Granted, for a film centred on a vodka-swilling band of rockers, Leto might initially seem a rather quiet and mellow rebellion. The title, for one, translates as "Summer", and early stretches are characterised by a certain languor. Serebrennikov wants to immerse the viewer in a scene (in both the cinematic and musical senses) and a moment, tossing us into the deep end of backstage manoeuvres and beachside jams, and leaving us to figure out who the prime movers and shakers are in the New Wave-influenced combo calling themselves (ahem) the Aluminium Cucumbers. Twenty minutes in, however, just as we're starting to get our bearings, something happens - or, rather, something erupts: the band run amok on a humdrum commuter train to the sound of their own rough-edged cover of Talking Heads' "Psycho Killer", at which point Leto reveals itself as a thrashy, scratchy, postmodern musical. (The "Psycho Killer" sequence ends with a character holding up a sign that reads "This did not happen", recalling Michael Winterbottom's playfully unreliable Madchester story 24 Hour Party People.) What Serebrennikov is getting at here, you sense, is a certain attitude, a certain defiance - he's filming that much-sung phrase whatever people say I am, that's what I'm not. Confronted aboard the train by a Communist Party hardliner who claims he "screams like an arsehole", Cucumbers frontman Mayk (Roman Bilyk) retorts "the Sex Pistols scream. I howl"; in doing so, he's aligning himself not only with the Beat poets of yore, but also with the Beatles outsmarting the oldtimers on the express train to superstardom at the opening of A Hard Day's Night.
For Serebrennikov, rock - perhaps performance in any form - is inherently disruptive and oppositional: a means, however temporary, of overturning the status quo, interjecting a new idea, or simply letting rip with screams or, yes, howls that might otherwise be suppressed. (We know our heroes are on the right side of history when one strops out of a creative difference with the priceless "Do what you want. Play Duran Duran, even.") As a consequence, Leto keeps erupting - literally so, the screen suddenly bombarded with CG lightning bolts and comet trails that serve as analogues for the flashes of inspiration occurring before and behind the camera. Iggy Pop's "The Passenger" breaks out on a tram navigating the city streets; a rainstorm prompts a singalong to "Perfect Day". When one energetic act brings stagediving to the proletariat - a tricky business, when your audience is sat a full two feet from the stage - this monochrome movie briefly bursts into full colour, marking a great evolutionary leap comparable to the first glam rockers appearing on Top of the Pops. (Here, finally, are the 20th century boys our T Rex-hymning protagonists have been waiting for.) Coming from a director who's been on lockdown, Leto is unexpectedly expansive; you can't spy a trace of fear in the exteriors. Maybe that's what the music gives us, the film suggests: a fearlessness, the ability to front any challenge out and go forth into the world with the solidity of a battle tank.
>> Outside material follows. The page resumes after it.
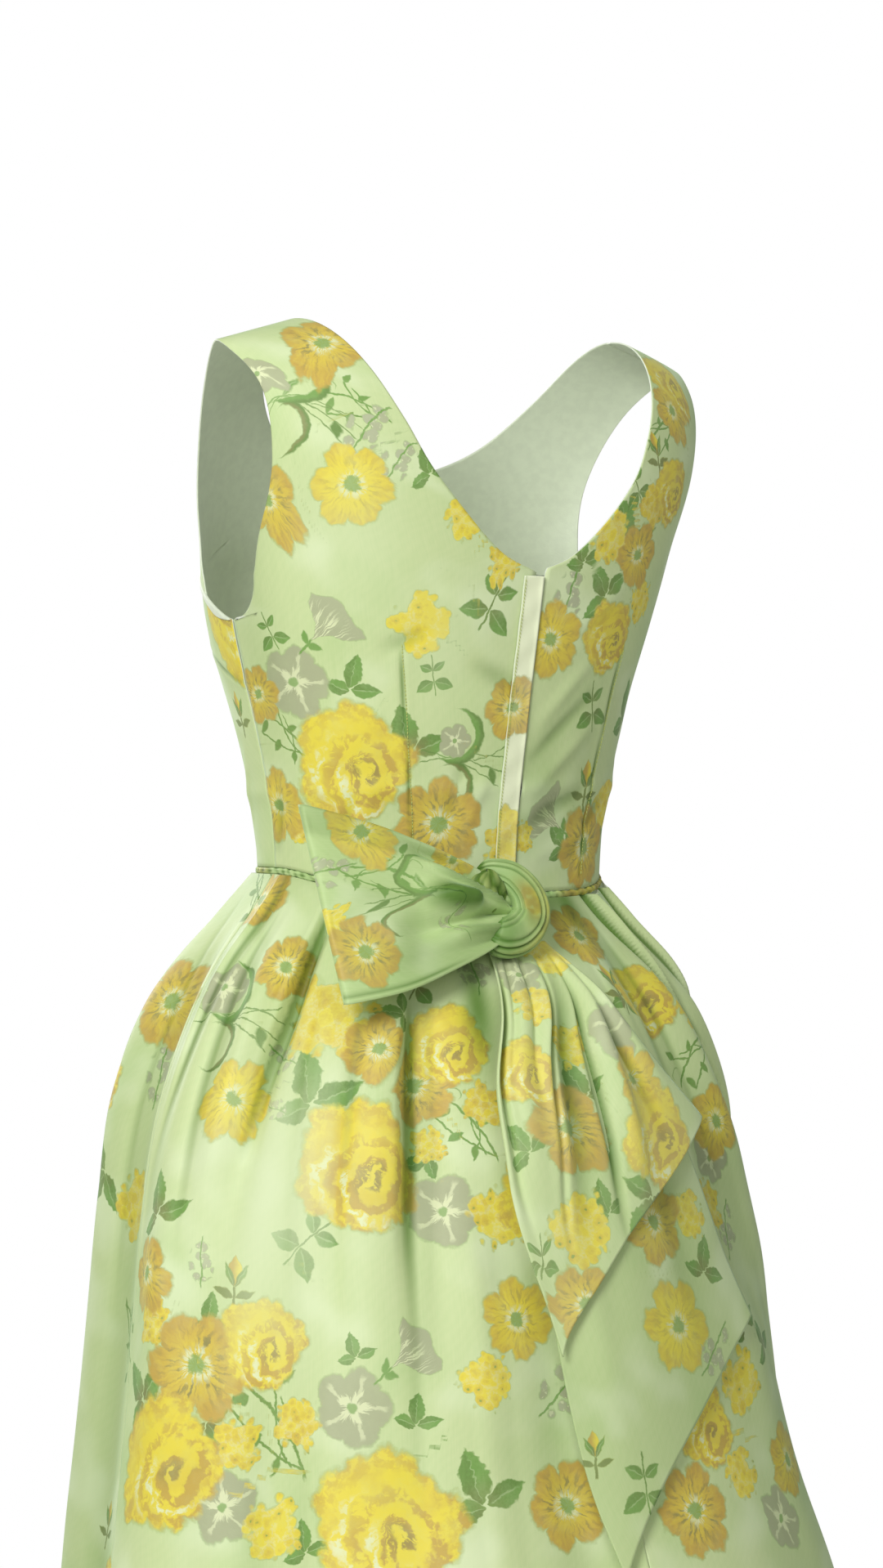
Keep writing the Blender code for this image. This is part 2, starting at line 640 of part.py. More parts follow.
def build_bow_loop():
    """The one flat loop, with both layers and the fold at its outer end."""
    turn = np.radians(np.linspace(-LOOP_SWEEP, LOOP_SWEEP, LOOP_ROWS))[:, None] * np.ones((1, LOOP_COLUMNS))
    across = np.linspace(0, 1, LOOP_COLUMNS)[None, :] * np.ones((LOOP_ROWS, 1))
    points = loop_surface(turn, across)
    along = loop_surface(turn + 1e-3, across) - loop_surface(turn - 1e-3, across)
    down = loop_surface(turn, across + 1e-3) - loop_surface(turn, across - 1e-3)
    normals = np.cross(along, down)
    normals /= np.linalg.norm(normals, axis=-1, keepdims=True)
    sheet_wall("bow_loop", points, -normals, SASH_WALL, "sash_organza")


def build_bow_knot():
    """The folded band round the bow's middle: a thick arc, open towards the loop."""
    builder = bmesh.new()
    rings = []
    for step in range(KNOT_STEPS + 1):
        turn = math.radians(-KNOT_SWEEP + 2 * KNOT_SWEEP * step / KNOT_STEPS)
        climb = KNOT_RISE * math.sin(turn)
        path = np.array([-KNOT_REACH * math.cos(turn), -KNOT_LEAN * climb, climb])
        centre = np.array(KNOT_CENTRE) + path
        away = np.array([-math.cos(turn), 0, math.sin(turn)])
        thin = KNOT_END_SHARE + (1 - KNOT_END_SHARE) * math.cos(turn)
        ring = []
        for side in range(KNOT_SIDES):
            roll = 2 * math.pi * side / KNOT_SIDES
            offset = away * KNOT_TUBE * thin * math.cos(roll)
            offset = offset + np.array([0, KNOT_DEPTH * thin * math.sin(roll), 0])
            ring.append(builder.verts.new(centre + offset))
        rings.append(ring)
    for ring, following in zip(rings, rings[1:]):
        for side in range(KNOT_SIDES):
            beside = (side + 1) % KNOT_SIDES
            builder.faces.new([ring[side], ring[beside], following[beside], following[side]])
    builder.faces.new(rings[0])
    builder.faces.new(list(reversed(rings[-1])))
    new_object("bow_knot", builder, "sash_organza")


def tail_wall(name, table, folds, columns):
    """A sash end on the skirt: its points are the skirt's own, moved out, with its own soft folds."""
    along = np.linspace(0, 1, TAIL_ROWS + 1)
    left_azimuth, left_drop, right_azimuth, right_drop, lift = smooth_rows(table, along).T
    across = np.linspace(0, 1, columns + 1)[None, :]
    azimuth = left_azimuth[:, None] * (1 - across) + right_azimuth[:, None] * across
    azimuth = azimuth - 4 * TAIL_BEND * across * (1 - across) * along[:, None]
    drop = left_drop[:, None] * (1 - across) + right_drop[:, None] * across
    points = skirt_surface(azimuth, drop)
    normals = skirt_normals(azimuth, drop)
    rise = np.zeros_like(azimuth)
    for fold in folds:
        shape = np.exp(-((across - fold.across) / fold.spread) ** 2)
        rise = rise + fold.rise * shape * np.sin(math.pi * along ** 0.85)[:, None]
    outer = points + normals * (lift[:, None, None] + SASH_WALL + rise[..., None])
    sheet_wall(name, outer, normals, SASH_WALL, "sash_organza")


def build_dress():
    """All the pieces of the dress."""
    for leftover in list(bpy.data.objects):
        bpy.data.objects.remove(leftover, do_unlink=True)
    build_bodice_front()
    build_bodice_backs()
    build_centre_back_closure()
    build_waist_piping()
    build_skirt()
    build_bow_loop()
    build_bow_knot()
    tail_wall("bow_tail_long", LONG_TAIL, LONG_TAIL_FOLDS, columns=10)
    tail_wall("bow_tail_short", SHORT_TAIL, SHORT_TAIL_FOLDS, columns=12)


build_dress()
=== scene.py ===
"""The looks of the party dress: fine cloth shells, flower print, stitching, sash bow and studio.

Metres, +Z up, the front faces -Y and the wearer's left is +X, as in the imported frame.
"""
import math
from collections import namedtuple
from functools import partialmethod, reduce, wraps

import bmesh
import bpy
import numpy as np
from bpy.props import FloatProperty, FloatVectorProperty, PointerProperty
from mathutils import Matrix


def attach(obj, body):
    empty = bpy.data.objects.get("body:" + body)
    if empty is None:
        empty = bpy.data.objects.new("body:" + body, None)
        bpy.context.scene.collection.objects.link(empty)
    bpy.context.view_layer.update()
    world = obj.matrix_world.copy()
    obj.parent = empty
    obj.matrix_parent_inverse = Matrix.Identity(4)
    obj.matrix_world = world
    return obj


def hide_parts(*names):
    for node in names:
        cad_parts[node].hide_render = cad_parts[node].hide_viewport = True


bl_info = {
    "name": "Party Dress",
    "version": (1, 0, 0),
    "blender": (4, 5, 0),
    "location": "3D View > Sidebar > Party Dress",
    "description": "Builds a sleeveless printed organza dress with a sash bow",
    "category": "Add Mesh",
}

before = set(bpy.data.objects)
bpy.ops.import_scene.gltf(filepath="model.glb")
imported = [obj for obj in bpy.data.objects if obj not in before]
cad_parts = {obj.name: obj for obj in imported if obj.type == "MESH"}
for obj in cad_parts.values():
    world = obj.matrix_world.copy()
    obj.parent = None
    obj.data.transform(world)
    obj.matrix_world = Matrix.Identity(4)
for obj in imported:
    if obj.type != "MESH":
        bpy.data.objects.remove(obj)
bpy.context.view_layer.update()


def table(columns, rows):
    """Rows with named columns.

    A column whose name ends in _mm is written in millimetres and read in metres, and values left
    out at the end of a row are 0.
    """
    names = columns.split()
    row_type = namedtuple("Row", [name.removesuffix("_mm") for name in names])
    whole = (tuple(row) + (0,) * (len(names) - len(row)) for row in rows)
    return tuple(
        row_type(*(value / 1000 if name.endswith("_mm") else value for name, value in zip(names, row)))
        for row in whole)


# Form of the dress, the same as in the solids
CLOTH_WALL = 0.0016
SASH_WALL = 0.0012
SEAM_GAP = 0.0003
SHOULDER_ROUND = 0.13
SHOULDER_TOP_BAND = -0.05
SHOULDER_DROP = 0.017
STRAP_INNER = 0.1286
STRAP_OUTER = 0.187
WAIST_HEIGHT = -0.359
WAIST_DIP_BACK = 0.016
UNDERARM_HEIGHT = -0.195
BACK_NECK_HEIGHT = -0.165
FRONT_NECK_HEIGHT = -0.098
SKIRT_LENGTH = 0.66
PIPING_RADIUS = 0.0022
SKIRT_TOP_DROP = 0.0019
BUST_HEIGHT = -0.196
BUST_REACH = 0.088
BUST_SPREAD = 0.050
BUST_RISE = 0.011
LEFT_BACK_EDGE = 0.0006
RIGHT_BACK_EDGE = 0.0066
LAP_INNER = -0.0046
LAP_OUTER = 0.0105
LAP_WALL = 0.0010
LAYER_GAP = 0.0006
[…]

Even so, Leto struck me as delicately poised between the romantic and the realistic, the work of a creative who's spent ample time looking on from the wings, and thus developed a more rounded perspective on the creative life than the young bucks he thrusts centre stage.
For one thing, Serebrennikov sets the Aluminium Cucumbers (nope: still doesn't get any better) in a not dissimilar context to all those refuseniks in American movies set during Vietnam: the looming spectre here is the Afghanistan conflict, evoked in a recruiting hall tableau where the boys spread their buttocks for hard-faced nurses. And for all the raucous revelry that provides his leads with an escape of sorts, Serebrennikov never loses sight of the idea rock may be an inherently childish pursuit, getting some kind of a fix on the women left holding the babies while the men strum among themselves. (One doe-eyed beauty occupies more or less the same space in the film's affections as Liv Tyler in That Thing You Do! or Kate Hudson in Almost Famous, gazing up adoringly at the men she flits between and circles around.) There's a poignancy about this activity, borne out in a late, elegiac rendition of "All the Young Dudes" where the Cucumbers recreate the album art of more successful and enduring acts: here, Serebrennikov concedes that the Russian rock scene hasn't generated a whole lot of noise (Pussy Riot aside), but - hey - at least somebody tried. (In the closing moments, an Eastern slant on the payoff to American Graffiti, we see how many of these artists survived to see the new freedoms of glasnost.) That trying, the speaking up and out, is important to Serebrennikov, because he knows art has the power to be revolutionary - that the right band or song might just alter the way we dress, conduct ourselves, think, even vote. (Such uncontrollable conviction worries our leaders.) More so than any of the recent Western jukebox musicals, all of which felt too cosy and streamlined in their desire to repackage the canon while turning a quick buck, Leto throws a comradely arm around the viewer's shoulders and steers us towards the heart of rock 'n' roll - a place where young dreamers can sometimes change the world.
Leto is currently streaming on MUBI UK.